As I walked home, I noticed that 17th Street between Eighth and Ninth Avenues certainly is gentrifying! There is a Karim Rashid store, plus an upscale hair salon, where people were waiting out front drinking sparkling water from wine glasses -- glass ones, not plastic.
I love Jesus because he keep oil cheap for my SUV -- spotted out in front of the Catholic Church on 10th Avenue:
Random broken window image:
We went to the NYC premiere of Philip Glass's new opera "Galileo Galilei" at BAM last night. It was very disappointing. The music wasn't that interesting, the libretto wasn't so hot, and the directing was terrible. It seemed like a good idea: Galileo, Philip Glass, and director/co-librettist Mary Zimmerman (Metamorphoses).
As James said, it was more like a masque than an opera, but it just didn't work.

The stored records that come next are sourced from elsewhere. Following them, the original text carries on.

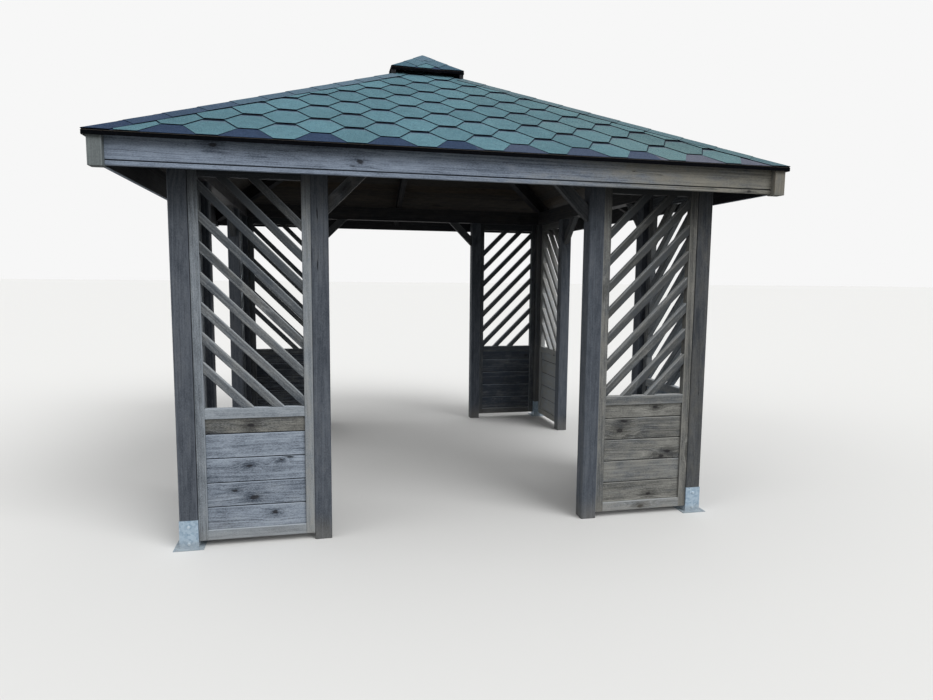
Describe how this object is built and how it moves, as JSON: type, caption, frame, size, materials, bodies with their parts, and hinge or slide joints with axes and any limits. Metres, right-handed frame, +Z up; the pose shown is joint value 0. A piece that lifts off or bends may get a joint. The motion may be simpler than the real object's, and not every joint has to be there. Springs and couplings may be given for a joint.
{
  "type": "garden gazebo",
  "caption": "Square open timber gazebo with slatted corner panels, central openings, knee braces, a hipped shingle roof and a small vent cupola.",
  "frame": {"origin": "ground level, in the middle of the square plan", "axes": "+Z up along the roof's centre line, the front faces -Y, +X to the right of someone looking at the front"},
  "size_m": [3.568, 3.568, 3.0656],
  "materials": {
    "post_timber": "dark grey stain on planed softwood",
    "panel_timber": "dark grey stain on planed softwood",
    "beam_timber": "dark grey stain on planed softwood",
    "fascia_timber": "dark grey stain on planed softwood",
    "deck_timber": "dark grey stain on tongued boards",
    "shingles": "matt mineral granules on bitumen felt",
    "hip_shingles": "matt mineral granules on bitumen felt",
    "galvanised_steel": "dull zinc coating"
  },
  "bodies": {
    "root": {"corner_post_front_left": "post_timber", "corner_post_front_right": "post_timber", "corner_post_rear_right": "post_timber", "corner_post_rear_left": "post_timber", "door_posts_front": "post_timber", "door_posts_right": "post_timber", "door_posts_rear": "post_timber", "door_posts_left": "post_timber", "post_shoes": "galvanised_steel", "panel_front_left": "panel_timber", "panel_front_right": "panel_timber", "panel_right_front": "panel_timber", "panel_right_rear": "panel_timber", "panel_rear_right": "panel_timber", "panel_rear_left": "panel_timber", "panel_left_rear": "panel_timber", "panel_left_front": "panel_timber", "ring_beam_front": "beam_timber", "ring_beam_right": "beam_timber", "ring_beam_rear": "beam_timber", "ring_beam_left": "beam_timber", "braces_front": "beam_timber", "braces_right": "beam_timber", "braces_rear": "beam_timber", "braces_left": "beam_timber", "roof_hub": "beam_timber", "hip_rafters": "beam_timber", "common_rafters": "beam_timber", "fascia_front": "fascia_timber", "fascia_right": "fascia_timber", "fascia_rear": "fascia_timber", "fascia_left": "fascia_timber", "corner_blocks": "fascia_timber", "deck_front": "deck_timber", "deck_right": "deck_timber", "deck_rear": "deck_timber", "deck_left": "deck_timber", "shingles_front": "shingles", "shingles_right": "shingles", "shingles_rear": "shingles", "shingles_left": "shingles", "hip_caps": "hip_shingles", "cupola_legs": "beam_timber", "cupola_deck": "deck_timber", "cupola_covering": "shingles"}
  },
  "joints": []
}
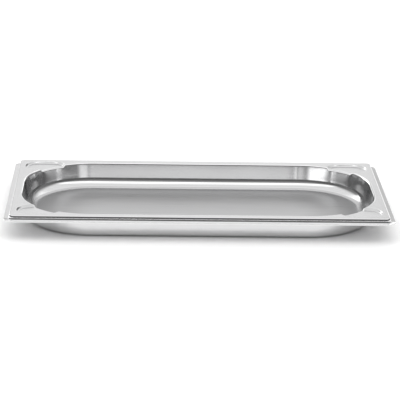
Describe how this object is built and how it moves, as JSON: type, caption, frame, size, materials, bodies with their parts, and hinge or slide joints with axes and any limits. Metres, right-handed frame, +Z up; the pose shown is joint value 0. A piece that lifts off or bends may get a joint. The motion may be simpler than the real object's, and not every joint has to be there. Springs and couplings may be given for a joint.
{
  "type": "shallow food pan",
  "caption": "Shallow rectangular pressed food pan with a flat flange, turned-down skirt, rounded corners and corner pockets.",
  "frame": {"origin": "centre of the underside of the floor, the face the pan stands on", "axes": "+X along the long side, +Y along the short side, +Z up out of the bowl"},
  "size_m": [0.325, 0.176, 0.022],
  "materials": {
    "stainless": "satin, with brighter bends and edges"
  },
  "bodies": {
    "root": {"pan_shell": "stainless"}
  },
  "joints": []
}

The direction at times drove me crazy. At one point several people are moving in a gondola. It moves because a person at the front pulls it, but there is a gondolier there making the motions. That's fine, but once they get to the middle of the stage and the boat isn't actually moving, both the gondolier and the person with the rope at the front continue to move as if it is. I get the idea, but I was so distracted by the fake motion of the guy pulling the boat I couldn't listen to the music. At another point in the opera, Galileo refuses a drink from a servant when invited to share some wine with an important cardinal in the garden of his villa. I don't think so. Even if he didn't drink, there's no way he would have refused the glass.
Bad art is so depressing.
Followup on Thurday: The NYT review. It's one of the most non-committal things I have ever read. One good quote though:
But without wishing to disparage either Mr. Glass or "Galileo" which is notably fresher than Mr. Glass's last few operas can it really be that, 20 years on, Mr. Glass is still the standard-bearer for what's "next" in music? Isn't the festival now an entrenched orthodoxy with a postmodernist accent?